Coconut, Turmeric & Quinoa Porridge
This breakfast dish can also lend itself to being served as a side dish: it’s more of a savoury porridge than a sweet one.
- 370 g (13 oz/2 cups) cooked quinoa (see note)
- 375 ml (13 fl oz/ 1½ cups) tinned coconut milk
- 1 tsp ground turmeric
- 1 pinch cayenne pepper
- ¼ tsp pink Himalayan salt
- 2 tbsp pepitas (pumpkin seeds)
- 2 tbsp shredded coconut
- Fruit and yogurt, to serve
- Combine all of the ingredients, except the pepitas and shredded coconut, in a saucepan and stir over medium heat until the mixture comes to the boil. Simmer for 3 minutes or until the creamy mixture starts to thicken, then remove from the heat.

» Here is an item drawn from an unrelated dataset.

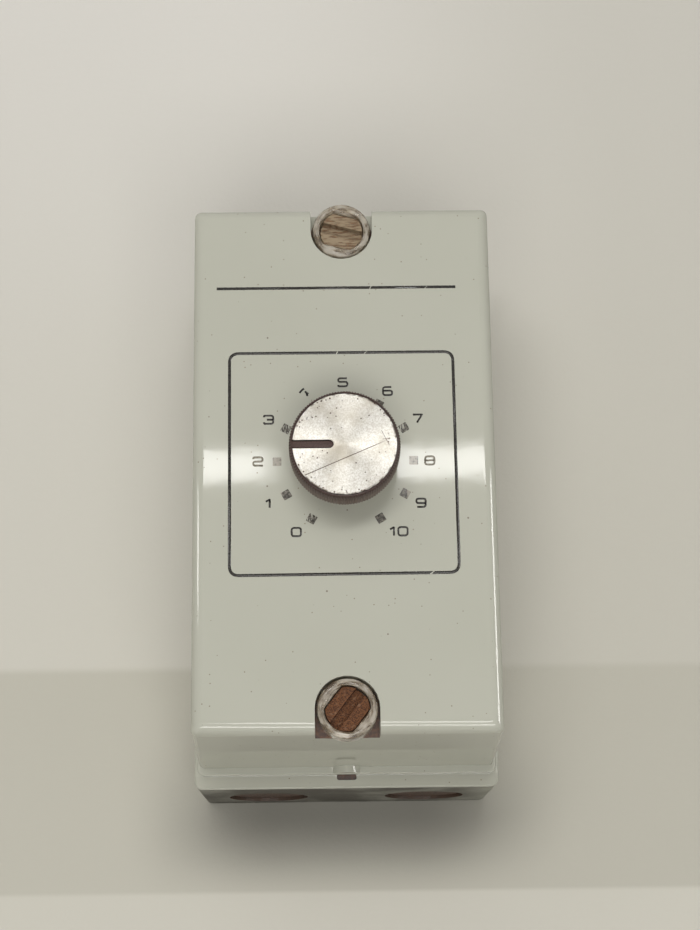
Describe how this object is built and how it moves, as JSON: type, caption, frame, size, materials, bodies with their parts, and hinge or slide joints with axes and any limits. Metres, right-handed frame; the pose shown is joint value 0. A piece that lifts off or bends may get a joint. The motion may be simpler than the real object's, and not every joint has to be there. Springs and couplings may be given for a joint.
{
  "type": "electronic speed regulator",
  "caption": "Wall-mounted dial regulator: two-part moulded housing with blanked cable entries, ribbed knob with spun disc, capped cover screws and the electronics inside.",
  "frame": {"origin": "centre of the flat back face, with the regulator lying on its back", "axes": "+Z out of the front face towards the user, +Y up the wall once mounted, +X to the user's right"},
  "size_m": [0.085, 0.163, 0.1049],
  "materials": {
    "grey_lacquer": "gloss, light warm grey lacquer over moulded phenolic, with fine specks and rubbed edges",
    "brown_phenolic": "bare brown moulded phenolic, dull and dusty",
    "black_phenolic": "black moulded package",
    "clear_plastic": "clear moulded plastic, yellowed and scratched",
    "spun_aluminium": "spun, with circular grain and small pits",
    "sheet_aluminium": "mill finish sheet",
    "zinc_steel": "zinc plated",
    "brass": "plain turned brass",
    "copper": "enamelled copper wire",
    "black_rubber": "moulded rubber",
    "board_laminate": "brown paper laminate",
    "white_plastic": "off-white moulded plastic",
    "yellow_film": "dipped film capacitor",
    "ferrite": "sintered ferrite",
    "glass": "clear glass tube",
    "grey_insulation": "flat three-core lead"
  },
  "bodies": {
    "housing": {"base_box": "grey_lacquer", "front_cover": "grey_lacquer", "cover_gasket": "black_rubber", "entry_plug_left": "brown_phenolic", "entry_plug_right": "brown_phenolic", "thread_insert_top": "brass", "thread_insert_bottom": "brass", "pot_case": "zinc_steel", "pot_track": "board_laminate", "pot_bush": "brass", "pot_washer": "zinc_steel", "pot_nut": "brass", "pot_lug_1": "brass", "pot_lug_2": "brass", "pot_lug_3": "brass", "pot_ribbon": "grey_insulation", "heat_sink_channel": "sheet_aluminium", "dial_bracket": "zinc_steel", "bracket_screw_left": "zinc_steel", "bracket_screw_right": "zinc_steel", "channel_screw_1": "zinc_steel", "channel_screw_2": "zinc_steel", "channel_screw_3": "zinc_steel", "channel_screw_4": "zinc_steel", "earth_screw": "brass", "circuit_board": "board_laminate", "board_spacer_1": "white_plastic", "board_spacer_2": "white_plastic", "board_spacer_3": "white_plastic", "board_spacer_4": "white_plastic", "board_screw_1": "zinc_steel", "board_screw_2": "zinc_steel", "board_screw_3": "zinc_steel", "board_screw_4": "zinc_steel", "choke_core": "ferrite", "choke_winding": "copper", "filter_capacitor": "yellow_film", "timing_capacitor": "yellow_film", "resistor_1": "white_plastic", "resistor_2": "white_plastic", "trigger_diode": "black_phenolic", "triac": "black_phenolic", "triac_screw": "zinc_steel", "fuse": "glass", "fuse_clip_1": "brass", "fuse_clip_2": "brass", "terminal_block": "white_plastic", "terminal_screw_1": "zinc_steel", "terminal_screw_2": "zinc_steel", "terminal_screw_3": "zinc_steel", "terminal_screw_4": "zinc_steel"},
    "knob": {"knob_body": "brown_phenolic", "knob_disc": "spun_aluminium", "pot_shaft": "brass", "pot_wiper": "brass"},
    "screw_top": {"cover_screw_top": "brown_phenolic", "screw_cap_top": "clear_plastic"},
    "screw_bottom": {"cover_screw_bottom": "brown_phenolic", "screw_cap_bottom": "clear_plastic"}
  },
  "joints": [
    {"name": "knob_turn", "type": "hinge", "parent": "housing", "child": "knob", "pos_m": [0, 0, 0.088], "axis": [0, 0, 1], "range_deg": [-240, 60]},
    {"name": "screw_top_turn", "type": "hinge", "parent": "housing", "child": "screw_top", "pos_m": [0, 0.066, 0.088], "axis": [0, 0, 1], "range_deg": [0, 90]},
    {"name": "screw_bottom_turn", "type": "hinge", "parent": "housing", "child": "screw_bottom", "pos_m": [0, -0.066, 0.088], "axis": [0, 0, 1], "range_deg": [0, 90]}
  ]
}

- Divide the porridge between two bowls, scatter with the pepitas and shredded coconut and serve immediately with fruit and yogurt.

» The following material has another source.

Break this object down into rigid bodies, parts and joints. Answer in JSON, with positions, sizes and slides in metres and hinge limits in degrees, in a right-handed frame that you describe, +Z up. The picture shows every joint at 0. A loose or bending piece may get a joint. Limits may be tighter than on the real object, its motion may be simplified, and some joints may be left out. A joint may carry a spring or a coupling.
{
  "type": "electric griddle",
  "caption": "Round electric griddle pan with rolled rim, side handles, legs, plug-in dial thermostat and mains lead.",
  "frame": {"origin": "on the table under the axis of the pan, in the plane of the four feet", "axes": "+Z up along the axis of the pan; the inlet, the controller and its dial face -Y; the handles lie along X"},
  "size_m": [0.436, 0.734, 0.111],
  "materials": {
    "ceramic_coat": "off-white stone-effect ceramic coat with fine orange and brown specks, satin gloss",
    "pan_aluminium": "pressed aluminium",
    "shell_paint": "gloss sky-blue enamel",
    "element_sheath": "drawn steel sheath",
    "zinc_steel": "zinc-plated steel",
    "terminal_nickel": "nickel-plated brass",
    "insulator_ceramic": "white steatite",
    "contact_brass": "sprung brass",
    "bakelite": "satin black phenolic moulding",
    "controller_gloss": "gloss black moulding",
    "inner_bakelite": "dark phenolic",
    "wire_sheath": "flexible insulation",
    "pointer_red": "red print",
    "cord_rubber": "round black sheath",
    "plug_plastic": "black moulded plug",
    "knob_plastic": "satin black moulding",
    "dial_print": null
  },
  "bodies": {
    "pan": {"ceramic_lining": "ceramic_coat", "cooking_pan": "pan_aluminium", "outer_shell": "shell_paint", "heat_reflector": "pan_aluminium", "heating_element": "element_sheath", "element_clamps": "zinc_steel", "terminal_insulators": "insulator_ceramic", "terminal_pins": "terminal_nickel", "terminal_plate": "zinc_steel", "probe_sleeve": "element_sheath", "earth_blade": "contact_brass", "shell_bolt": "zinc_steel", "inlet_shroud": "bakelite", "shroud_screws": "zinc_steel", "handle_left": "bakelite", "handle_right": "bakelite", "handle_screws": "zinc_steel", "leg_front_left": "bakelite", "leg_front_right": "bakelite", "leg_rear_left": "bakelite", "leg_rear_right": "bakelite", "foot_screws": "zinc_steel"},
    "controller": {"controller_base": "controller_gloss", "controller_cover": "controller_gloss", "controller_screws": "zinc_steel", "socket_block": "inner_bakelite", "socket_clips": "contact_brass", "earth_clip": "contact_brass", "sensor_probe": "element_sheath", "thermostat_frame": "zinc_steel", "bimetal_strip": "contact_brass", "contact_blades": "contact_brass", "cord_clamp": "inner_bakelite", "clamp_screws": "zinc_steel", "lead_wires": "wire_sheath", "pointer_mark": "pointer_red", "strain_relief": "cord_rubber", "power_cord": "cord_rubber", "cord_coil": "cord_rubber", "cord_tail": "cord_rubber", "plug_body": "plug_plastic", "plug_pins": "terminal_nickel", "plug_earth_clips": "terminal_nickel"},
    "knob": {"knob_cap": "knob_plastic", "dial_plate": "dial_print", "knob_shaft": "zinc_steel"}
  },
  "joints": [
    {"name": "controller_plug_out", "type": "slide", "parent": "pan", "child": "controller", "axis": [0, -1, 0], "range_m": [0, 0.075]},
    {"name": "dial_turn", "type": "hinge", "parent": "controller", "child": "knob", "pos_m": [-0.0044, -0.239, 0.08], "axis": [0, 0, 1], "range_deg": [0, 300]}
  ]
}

NOTE: Quinoa is a super grain that is very high in protein and fiber as well as being gluten free. When soaked overnight it is easier to digest. To make 370 g (13 oz/2 cups) of cooked quinoa:
- Soak 135 g (4¾ oz/ 2/3 cup) of quinoa overnight in a large bowl of water. Drain and rinse well under cold running water to flush away the soapy residue (saponins).
- Put it in a saucepan with 330 ml (11¼ fl oz/ 1 1/3 cups) of water, bring to a boil over high heat, then reduce the heat to as low as possible and simmer for 10 minutes or until the liquid is absorbed and the quinoa is soft.